O(n) for storing elements in HashTable.

❌ 3. Two Pointer Approach

Note: I want you to know that this approach is just to let you know there is a way to solve it. BUT, since sorting is done to the original array, the array original indexes are disturbed and we won't get the right answer.

This approach comes with a cost, which is sorting the array's elements.

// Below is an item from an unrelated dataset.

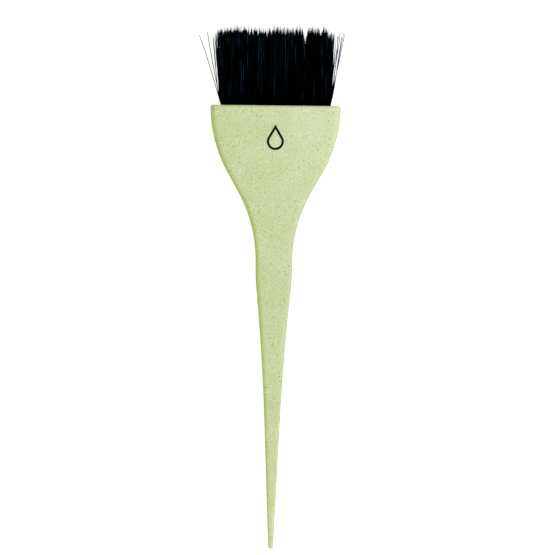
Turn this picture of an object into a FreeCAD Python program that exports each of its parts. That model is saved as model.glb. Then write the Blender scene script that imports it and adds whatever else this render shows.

First, sort the array, then use the left and right two-pointer and iterate them over the array.

Solutions

Java

class Solution {
    public int[] twoSum(int[] nums, int target) {
        Arrays.sort(nums);

        int left = 0;
        int right = nums.length - 1;

        while (left <= right) {
            int s = nums[left] + nums[right];

                if (s == target) {
                    return new int[]{nums[left], nums[right]};
                } else if (s < target) {
                    right--;
                } else if (s > target) {
                    left++
                }  
        }
        return new int[]{-1, -1};
    }
}

JavaScript

function twoSum(nums, target) {
    nums.sort();

    let left = 0;
    let right = nums.length - 1;

    while (left <= right) {
        let s = nums[left] + nums[right];

        if (s === target) {
            return [nums[left], nums[right]];
        } else if (s < target) {
            right--;
        } else if (s > target) {
            left++;
        }
    }
    return [-1, -1];
}

console.log(twoSum([2, 7, 11, 15], 9));

TypeScript

function twoSum(nums: number[], target: number): number[] {
    nums.sort();

    let left = 0;
    let right = nums.length - 1;

    while (left <= right) {
        let s = nums[left] + nums[right];

        if (s === target) {
            return [nums[left], nums[right]];
        } else if (s < target) {
            right--;
        } else if (s > target) {
            left++;
        }
    }
    return [-1, -1];
}

console.log(twoSum([2, 7, 11, 15], 9));

Complexity Analysis

Time complexity: O(NlogN), Sorting takes O(NlogN), and running through a loop takes O(n) time.
So overall, the time complexity is O(NlogN).

Space Complexity: O(1) We didn't flood any data onto memory. We used variables to store temporary data, which is arbitrary.